Moreover, since id field is inherited from base fields, there is no explicit traceId field here because inherited id field represents id of the trace.

Base Trace Fields

  • rootSpanId | string
    Id of the root span in the trace.

  • startTimestamp | long
    Start time of the span as UNIX Epoch time in milliseconds.

  • finishTimestamp | long
    End time of the trace as UNIX Epoch time in milliseconds. This field is optional and might be empty due to the following reasons:

    Trace has not finished yet.
    End of the trace cannot be detected (or very hard to detect) because it is distributed across many systems including external ones which don’t have tracing support.

  • duration | long
    Duration of the trace in milliseconds. Even though trace has not finished yet (no finishTimestamp set), this field must be set to the time interval between the current time when the trace data is collected and start time (startTimestamp ) when the trace has started.

  • tags | map<string, *>
    Tags of the metric in key-value format. For Example:

    <customerId, 1234567890>
    <customerName, “John Doe”>
    <isEnterpriseCustomer, true>
    <customerInfo, {

             “country”, “Turkey”,
             “city”: “Ankara”
    

    }>

Notes on `tags`

Note 1:
For labeling support, tag in <string, boolean> format can be used. So, for label based searches, tag with label name and value true can be queried.
Note 2:
Only tags with string, number or boolean typed values can be queried.

Span Fields

Span data represents a unit of work performed Span has the following fields in addition to monitor base fields mentioned here.

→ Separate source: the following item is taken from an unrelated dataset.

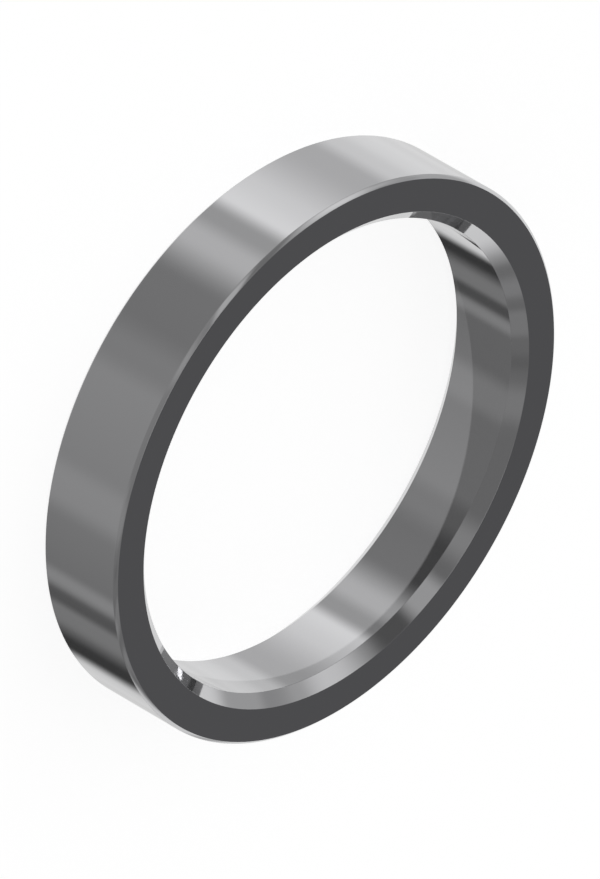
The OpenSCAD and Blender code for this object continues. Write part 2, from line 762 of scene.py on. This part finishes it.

Since id field is inherited from base fields, there is no explicit spanId field here, because inherited id field represents id of the span.

  • traceId | string
    The id of the owner trace.

  • transactionId | string
    The id of the owner transaction which this span belongs to. An empty value means that the span is not connected with any transaction.

  • parentSpanId | string
    The id of the parent span. This field is empty if the span is root so it has no parent span.

  • spanOrder | long
    Order of the span between its siblings which have the same parent span. If there is “happens-before” relation between spans (for example, spans are laid out sequentially), by the spanOrder property, the flow between sibling spans can be reconstructed. This field is optional and the default value is -1 which means there is no specified order. The value must be monotonically increasing but it is not required to increase one by one.

  • domainName | string
    The domain of the context where the span belongs to. For Example: API, DB, Cache etc.

  • className | string
    Class of the context where the span belongs to. For Example:

    AWS-Lambda (for API domain)
    AWS-DynamoDB (for DB domain)
    Redis (for Cache domain)
    ...

  • serviceName | string
    Identifies the service the span is from.

  • operationName** string*Name of the operation. For Example:

    user-get (AWS Lambda function name)
    Users (AWS DynamoDB table name)
    redis.mycompany.com (Redis host name)
    ...

  • startTimestamp | long
    Start time of the span as UNIX Epoch time in milliseconds.

  • finishTimestamp | long
    End time of the span as UNIX Epoch time in milliseconds.

  • duration | long
    Duration of the span in milliseconds.

  • tags | map<string, *>
    Tags of the metric in key-value format. For Example:

    <customerId, 1234567890>
    <customerName, “John Doe”>
    <isEnterpriseCustomer, true>
    <customerInfo, {

             “country”, “Turkey”,
             “city”: “Ankara”
    

    }>

Note on `tags`

Note 1:
For labeling support, tag in <string, boolean> format can be used. So, for label based searches, tag with label name and value true can be queried.
Note 2:
Only tags with string, number or boolean typed values can be queried.

  • logs | map<string, spanLog>
    End time of the span as UNIX Epoch time in milliseconds.
    Span logs are used for representing events occurred in the context of the span with their occurrence times. Span logs are in the following format:
    • name | string
      Name of the log event. This field is optional.
    • value | *
      Value of the log event.
    • timestamp | long
      Occurrence time of the log event as UNIX Epoch time in milliseconds.